[GIVEN INSTRUCTION]:
Go through each line of the records below and count those with the word "FreeCAD". Give only the count.

[Saved entries]:
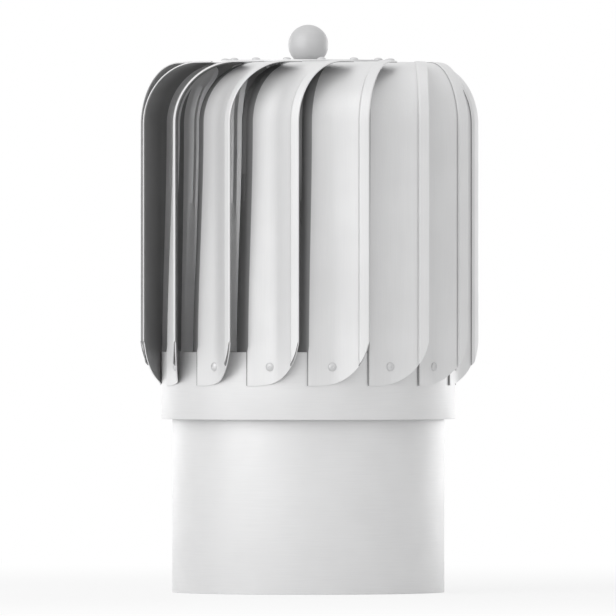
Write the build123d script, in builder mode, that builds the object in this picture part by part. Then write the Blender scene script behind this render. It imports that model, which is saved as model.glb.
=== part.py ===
from build123d import *
from math import atan, cos, degrees, radians, sin, sqrt
import os

# Roof turbine ventilator for a round duct. Millimetres, +Z up, origin on the axis at the spigot's open end.
# Azimuths are degrees counter-clockwise from -Y, seen from above. The first blade's root is at azimuth 0.

# ---- Duct spigot: the fixed tube ----
duct_diameter = 150.0
tube_wall = 0.8
spigot_height = 115.0

# ---- Rotor band: the ring that carries the blades ----
running_gap = 5.25
band_wall = 0.8
band_height = 37.0
band_bottom = 95.5

# ---- Blades ----
blade_count = 15
sheet = 0.6
tab_width = 15.6
tab_drop = 18.4
tab_corner_radius = 28.5
flange_angle = 6.0
flange_set_in = 4.0
flange_drop = 6.5
flange_clearance = 0.15
flange_run_out = 12.0
crease_angle = 27.0
flare_width = 19.4
hem_width = 5.5
blade_height = 177.6
bend_radius = 34.0
bend_flats = 8
blade_overlap = 23.0
blade_clearance = 1.2
tongue_radius = 40.0
trim_margin = 1.0

# ---- Blade rivets ----
rivet_sides = 8
rivet_head_diameter = 4.8
rivet_head_height = 1.3
rivet_edge_gap = 0.1
lower_rivet_drop = 8.1
upper_rivet_radius = 45.8

# ---- Top plate and finial ----
plate_diameter = 98.0
plate_thickness = 1.2
finial_diameter = 22.2
finial_flat_diameter = 13.6
finial_sides = 24
stud_diameter = 6.0
stud_in_finial = 12.0

# ---- Spindle and its nuts ----
spindle_diameter = 12.0
spindle_stub = 3.0
spindle_nut_flats = 19.0
spindle_nut_height = 6.0

# ---- Top ball bearing and the hub that holds it under the plate ----
bearing_bore = 10.0
bearing_outside = 26.0
bearing_width = 8.0
bearing_inner_land = 15.0
bearing_outer_land = 21.0
bearing_relief = 1.2
fit_gap = 0.02
hub_wall = 2.0
hub_roof = 9.0
hub_lip = 1.0

# ---- Guide bush and rotor spider ----
running_clearance = 0.05
bush_wall = 2.5
bush_length = 15.0
collar_wall = 2.5
spider_collar_height = 12.0
arm_count = 3
arm_width = 12.0
arm_thickness = 1.5
arm_tab_height = 12.0
spider_lift = 4.0

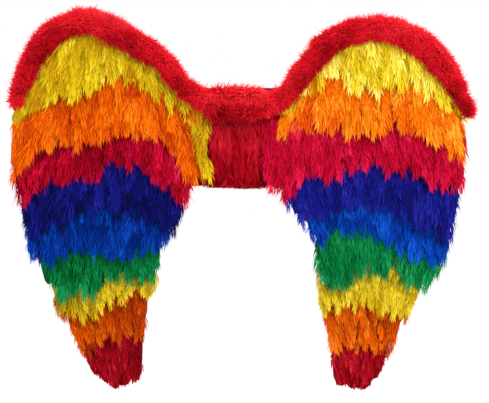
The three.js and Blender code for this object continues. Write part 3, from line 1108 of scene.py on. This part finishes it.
@dataclass
class Fur(DownyPiece):
    """Short down that grows from the whole skin of a node, combed one way and swirled a little."""

    skin_area: float = 1.15e-6
    length: float = 0.0115
    width: float = 0.00045
    sink: float = 0.0103
    lift: float = 0.42
    comb: tuple[float, float, float] = (0.0, 0.0, -0.3)
    swirl: float = 0.7
    swirl_size: float = 0.02
    stray: float = 0.45
    hem: float = 0.004
    tucked: float = 0.0
    before: float = 0.01
    behind: float = 0.0
    streaks: float = 0.0
    # Painted light: strands near the top of the piece are made lighter, fading out over the depth that
    # follows
    painted_top_light: float = 0.0
    painted_top_light_depth: float = 0.05
    # Painted light and shade: lighter on the outer rim, away from the middle the piece curves round, and
    # darker on its inner side
    painted_rim_light: float = 0.0
    fall: float = 0.0
    inner_sink: float = 1.0
    inner_limit: float = 0.2
    length_spread: float = 0.2
    arch: float = 0.7
    face_spread: float = 0.3

    # Wavelengths of the slow changes: in the swirl as shares of its size, and in the locks and shades
    SWIRL_WAVES: ClassVar[tuple[float, ...]] = (2.2, 1.3, 0.7)
    LOCK_WAVES: ClassVar[tuple[float, ...]] = (0.026, 0.015, 0.009)
    TUFT_WAVES: ClassVar[tuple[float, ...]] = (0.03, 0.018, 0.011)
    PATCH_WAVES: ClassVar[tuple[float, ...]] = (0.12, 0.07)
    STREAK_WAVES: ClassVar[tuple[float, ...]] = (0.019, 0.011, 0.007)
    # How far the middle that the piece curves round lies below it
    MIDDLE_DROP: ClassVar[float] = 0.05
    # Shares of the hem's length that single strands and whole locks make up
    HEM_SHARES: ClassVar[tuple[float, float]] = (0.3, 0.7)

    def strands(self, rng: np.random.Generator) -> Curves:
        """Strands from under the skin, out through it and over.

        Args:
            rng: The random numbers.

        Returns:
            The strands.
        """
        points, normals = self.skin(rng)
        count = len(points)
        sizes = tuple(wave * self.swirl_size for wave in self.SWIRL_WAVES)
        swirl = np.stack([drift(points, rng, sizes) for _ in range(3)], axis=-1)
        towards = np.array(self.comb) + self.swirl * swirl + self.stray * rng.standard_normal((count, 3))
        towards -= (towards * normals).sum(-1, keepdims=True) * normals
        ahead = unit(towards + self.lift * normals)
        low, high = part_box(self.node)
        middle = np.array([(low.x + high.x) / 2, 0.0, low.z - self.MIDDLE_DROP])
        outward = (unit((points - middle) * (1, 0, 1)) * normals).sum(-1)
        inner = np.clip(self.inner_limit - outward, 0, 1)
        spread = self.length_spread * rng.standard_normal(count)
        length = (self.length * (1 + self.fall * inner + spread))[:, None]
        sink = self.sink * (1 + (self.inner_sink - 1) * inner)
        root = points - sink[:, None] * normals
        root[:, 2] += self.tucked * np.clip((points[:, 2] - high.z) / self.length + 1, 0, 1)
        locks = 0.5 + 0.5 * drift(points * (1, 0, 0), rng, self.LOCK_WAVES)
        single, whole = self.HEM_SHARES
        lowest = low.z - self.hem * (single * rng.random(count) + whole * np.clip(locks, 0, 1))
        root[:, 2] += np.maximum(0, lowest - (root + length * ahead)[:, 2])
        bend = root + 0.5 * length * unit(ahead + self.arch * normals)
        tip = root + length * ahead
        for place in (root, bend, tip):
            place[:, 1] = np.clip(place[:, 1], low.y - self.before, high.y + self.behind)
        tuft = drift(points, rng, self.TUFT_WAVES)
        patch = drift(points, rng, self.PATCH_WAVES)
        streak = drift(points * (1, 0.3, 0.1), rng, self.STREAK_WAVES)
        shade = 0.5 + self.shade_spread * (patch + 0.5 * tuft + 0.6 * rng.standard_normal(count))
        shade += self.streaks * streak
        # Painted light: lighter towards the top of the piece
        shade += self.painted_top_light * np.clip(1 + (points[:, 2] - high.z) / self.painted_top_light_depth, 0, 1)
        # Painted light and shade: lighter on the outer rim and darker on the inner side, as light falls from
        # above
        shade += self.painted_rim_light * outward
        face = normals + self.face_spread * rng.standard_normal((count, 3))
        width = varied(self.width, count, rng)
        return Curves(root, bend, tip, face, width, shade)

    def skin(self, rng: np.random.Generator) -> tuple[np.ndarray, np.ndarray]:
        """Points spread over the node's skin, without what lies against another piece.

        Args:
            rng: The random numbers.

        Returns:
            The points and their normals.
        """
        mesh = merged_copy(self.node)
        bmesh.ops.triangulate(mesh, faces=mesh.faces)
        mesh.normal_update()
        corners = np.array([[vert.co for vert in face.verts] for face in mesh.faces])
        facing = np.array([face.normal for face in mesh.faces])
        soft = np.array([[vert.normal for vert in face.verts] for face in mesh.faces])
        area = np.array([face.calc_area() for face in mesh.faces])
        mesh.free()
        count = int(area.sum() / self.skin_area)
        order = np.cumsum(area) / area.sum()
        chosen = np.searchsorted(order, (np.arange(count) + rng.random(count)) / count)
        chosen = np.minimum(chosen, len(area) - 1)
        first, second = np.sqrt(rng.random(count)), rng.random(count)
        weights = np.stack([1 - first, first * (1 - second), first * second], axis=-1)[..., None]
        points = (corners[chosen] * weights).sum(1)
        normals = unit((soft[chosen] * weights).sum(1) + 0.3 * facing[chosen])
        trees = [tree_of(cover) for cover in self.covers]
        free = [
            all(tree.ray_cast(Vector(point), Vector(normal), self.length)[0] is None for tree in trees)
            for point, normal in zip(points, normals)
        ]
        return points[free], normals[free]


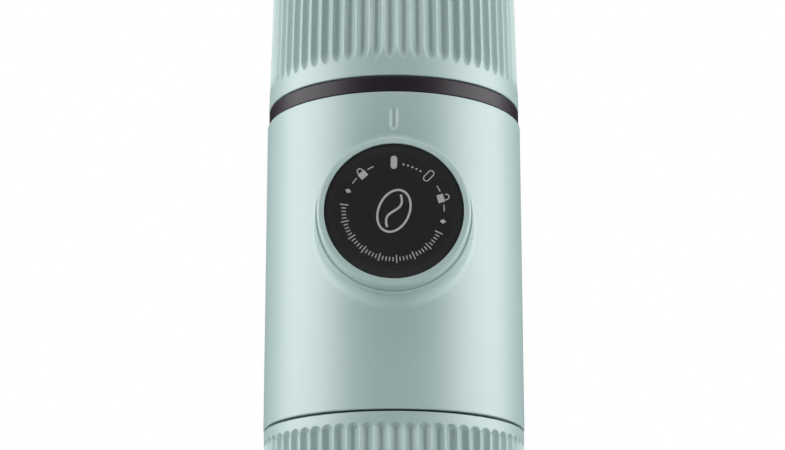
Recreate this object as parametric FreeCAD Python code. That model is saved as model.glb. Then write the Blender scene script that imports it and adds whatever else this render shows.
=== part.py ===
import FreeCAD, Part
import math
import os

from FreeCAD import Vector

# Handheld manual espresso maker. Millimetres, +Z up, front towards -Y.
# The origin is the centre of the pad under the cup, which is what the maker stands on.
# Top to bottom it is a water tank, a black collar, the main body with its pump knob, and a cup
# that covers the outlet head.

os.makedirs("parts", exist_ok=True)

UP = Vector(0, 0, 1)
ORIGIN = Vector(0, 0, 0)

# ---------------------------------------------------------------- outside sizes
CUP_HEIGHT = 33.0          # from where it stands to the seam under the main body
COLLAR_HEIGHT = 4.2        # black ring that shows between body and tank
TANK_HEIGHT = 43.8         # tank shell
BODY_RADIUS = 31.0
BODY_WALL = 2.0
COLLAR_INSET = 0.35        # the ring stands back from the body by this
TANK_INSET = 0.25          # and the tank's lower edge by this
CUP_INSET = 0.1
TANK_TAPER = 1.3           # degrees, each side
CUP_TAPER = 0.86
TANK_WALL = 2.25           # at the lower edge, over the crests of the ribs
CUP_WALL = 1.8
TANK_ROOF = 3.0
CUP_FLOOR = 3.0
TANK_EDGE = 4.0            # rounding of the tank's top edge
CUP_EDGE = 2.4             # rounding of the cup's foot
PAD_HALF = 17.0            # half the side of the square non-slip pad under the cup
PAD_PROUD = 0.5            # it stands out of the cup's underside by this
PAD_POCKET = 0.8           # and sits this deep in it
EDGE = 0.3                 # small rounding of moulded edges

# ---------------------------------------------------------------- clearances
SEAM = 0.3                 # between cup and body
SHADOW_LINE = 0.25         # at each edge of the collar ring
FIT = 0.05                 # between pieces seated in each other
RUN = 0.08                 # between a shaft and its bore
FREE = 0.3                 # between pieces that only pass each other
LINING = 0.4               # between the shell's inside and the frame in it
SLEEVE_UNDER = 2.0         # between the knob's sleeve and the lower deck
SLEEVE_OVER = 5.6          # between the knob's sleeve and the upper deck

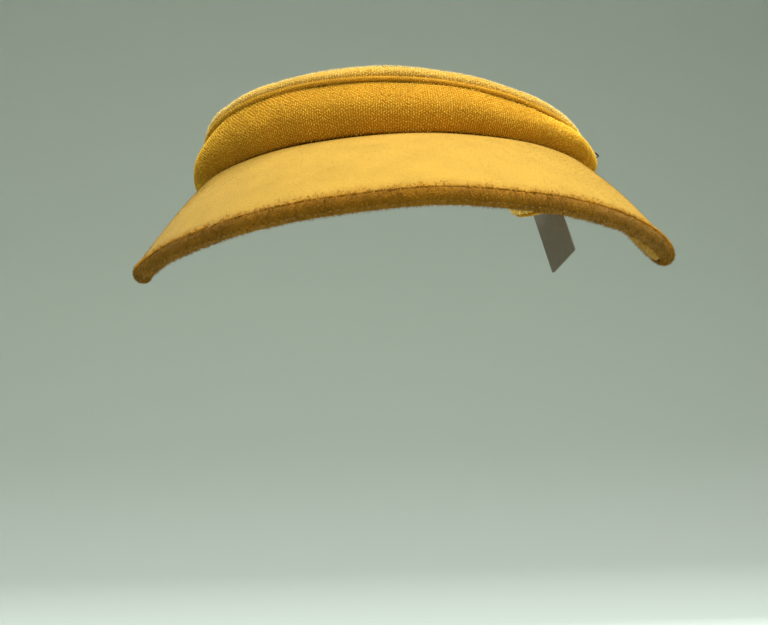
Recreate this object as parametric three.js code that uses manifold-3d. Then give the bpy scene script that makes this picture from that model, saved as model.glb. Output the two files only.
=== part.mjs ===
// Clip-on terry sun visor: a padded, sprung C band with a padded, arched brim.
// Millimetres, +Z up. The wearer looks along -Y and the origin is the middle of the head opening,
// level with the seam where the brim joins the band.
import * as THREE from 'three';
import { mergeVertices } from 'three/addons/utils/BufferGeometryUtils.js';
import Module from 'manifold-3d';

const wasm = await Module();
wasm.setup();

const degrees = Math.PI / 180;
const clearance = 0.3; // gap between neighbouring pieces
const padClearance = 0.8; // gap round the foam of the band, whose faces curve

// Joining seam: the ellipse, seen from above, where the brim meets the band
const seamHalfWidth = 86.5;
const seamHalfLength = 96;
const seamFall = 6.5; // how much lower it would be a quarter of the way round than at the forehead

// How far round the ring each part runs, from the middle of the forehead
const brimEnd = 75 * degrees;
const flexAngle = 84 * degrees;
const armEnd = 128 * degrees;
const flexGap = 3; // slot between the front and an arm, which lets the arm turn
const flexInset = 3; // the turning line lies this far inside the joining seam

// Band section, as heights above the joining seam and distances outside it
const padHeight = 20.9; // up to the piping groove, at the forehead
const padFall = 13.5; // how much lower the groove is on the arms
const levelAngle = 120 * degrees; // from here on the groove falls no further
const padInset = 1.2; // the groove lies this far inside the joining seam
const frontBulge = 4.6;
const armDepth = 11; // the arms reach this far below the joining seam
const armTuck = 9; // and their lower edge lies this far inside it
const armBulge = 8.6;
const innerInset = 12.5; // head side, at the joining seam
const innerLean = 0.06; // the head side leans in by this much for each mm of height
const liningDepth = 8; // the lining reaches this far below the joining seam at the forehead
const coverThickness = 1.5;
const liningThickness = 1.5;
const springThickness = 0.8;
const springHeight = 12;
const foamEdge = 3; // the foam starts this far above the lower edge of the cover
const armTaper = 22 * degrees; // stretch over which an arm rounds off at its end
const armTipHeight = 12;

// Roll along the top edge, and the piping in the groove below it
const rollHalfWidth = 5.6;
const rollHalfHeight = 3.15;
const rollInset = 7.2;
const pipingRadius = 1;

// Brim
const brimReach = 69; // from the joining seam to the front edge
const brimOverhang = 30; // beyond the joining seam's half width, at the temples
const brimCentre = 11; // its outline is an oval centred this far in front of the origin
const brimSweep = 84 * degrees; // how far round that oval it runs to each side
const brimPower = 1.85; // 2 is an ellipse, and less is more pointed
const brimDrop = 33.6; // fall of the front edge below the joining seam at the forehead
const brimArch = 14; // extra fall at the temples
const brimCrown = 2.6; // upward swell between the seam and the edge
const brimTongue = 9; // how far the brim is let in under the band
const brimThickness = 7;
const boardThickness = 1.6;
const brimCoverThickness = 1;
const tipStart = 0.8; // share of the half brim after which the tip is rounded off
const tipPower = 2.8;

// Swing tag, on a moulded pin through the wearer's left arm
const tagAngle = 119 * degrees;
const tagPinHeight = -1;
const pinRadius = 0.5;
const barLength = 9;
const barRadius = 0.7;
const paddleSize = 5;
const paddleThickness = 1.2;
const cardStandOff = 3; // from the cover, at the pin
const cardWidth = 21;
const cardLength = 36;
const cardThickness = 0.5;
const cardCorner = 1.5;
const cardHoleInset = 4; // from both edges of its corner
const cardHoleRadius = 1.5;

// Colours and finishes
const finish = (color, roughness, metalness = 0) =>
  new THREE.MeshStandardMaterial({ color, roughness, metalness });
const terry = finish(0xd9981c, 0.95);
const pile = finish(0xf2bd45, 0.9);
const liningTerry = finish(0xdfa12c, 0.95);
const foam = finish(0xe9dfb4, 1);
const board = finish(0xe8e6df, 0.55);
const steel = finish(0x9a9da1, 0.35, 1);
const blackNylon = finish(0x1b1a18, 0.45);
const greyCard = finish(0x75716a, 0.85);

const visor = new THREE.Group();

function addPiece(name, geometry, material) {
  const mesh = new THREE.Mesh(geometry, material);
  mesh.name = name;
  visor.add(mesh);
}

const mix = THREE.MathUtils.lerp;
const ease = (x, from, to) => THREE.MathUtils.smoothstep(x, from, to);

// Moves every corner of a plain closed shape to where place(x, y, z) says
function bend(geometry, place) {
  geometry.deleteAttribute('normal');
  geometry.deleteAttribute('uv');
  const bent = mergeVertices(geometry, 1e-5);
  const corners = bent.getAttribute('position');
  for (let i = 0; i < corners.count; i += 1) {
    const moved = place(corners.getX(i), corners.getY(i), corners.getZ(i));
    corners.setXYZ(i, moved.x, moved.y, moved.z);
  }
  bent.computeVertexNormals();
  return bent;
}

// A unit block: x runs round the ring, y towards the head and z up
function bendBlock(steps, place) {
  const block = new THREE.BoxGeometry(1, 1, 1, steps[0], steps[1], steps[2]);
  block.translate(0.5, 0.5, 0.5);
  return bend(block, place);
}

// A unit rod: x runs round the ring, and y and z are its round section
function bendRod(sides, steps, place) {
  const rod = new THREE.CylinderGeometry(1, 1, 1, sides, steps);
  rod.rotateZ(-Math.PI / 2);
  rod.translate(0.5, 0, 0);
  return bend(rod, place);
}

// ---- Ring ----

// A point at the angle round the ring, a distance outside the joining seam, and a height
function ringPoint(angle, out, z) {
  const normal = ringNormal(angle);
  const x = seamHalfWidth * Math.sin(angle) + normal.x * out;
  const y = -seamHalfLength * Math.cos(angle) + normal.y * out;
  return new THREE.Vector3(x, y, z);
}

function ringNormal(angle) {
  return new THREE.Vector3(
    seamHalfLength * Math.sin(angle),
    -seamHalfWidth * Math.cos(angle),
    0,
  ).normalize();
}

// Half the flex slot, as an angle
const slotAngle = flexGap / 2 / Math.hypot(
  seamHalfWidth * Math.cos(flexAngle),
  seamHalfLength * Math.sin(flexAngle),
);
const spans = {
  front: [-flexAngle + slotAngle, flexAngle - slotAngle],
  arm_right: [-armEnd, -flexAngle - slotAngle],
  arm_left: [flexAngle + slotAngle, armEnd],
};

// ---- Band section ----

const sideways = (angle) => 1 - Math.cos(angle);
const seamHeight = (angle) => -seamFall * sideways(angle);

// 0 along the brim and 1 along an arm, where the pad runs on below the joining seam
const armness = (angle) => ease(Math.abs(angle), brimEnd + 2 * degrees, brimEnd + 17 * degrees);

// 1 on the band, falling to 0 at the end of an arm
function fullness(angle) {
  const past = Math.max(0, (Math.abs(angle) - (armEnd - armTaper)) / armTaper);
  return Math.sqrt(1 - Math.min(1, past) ** 2);
}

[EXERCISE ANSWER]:
3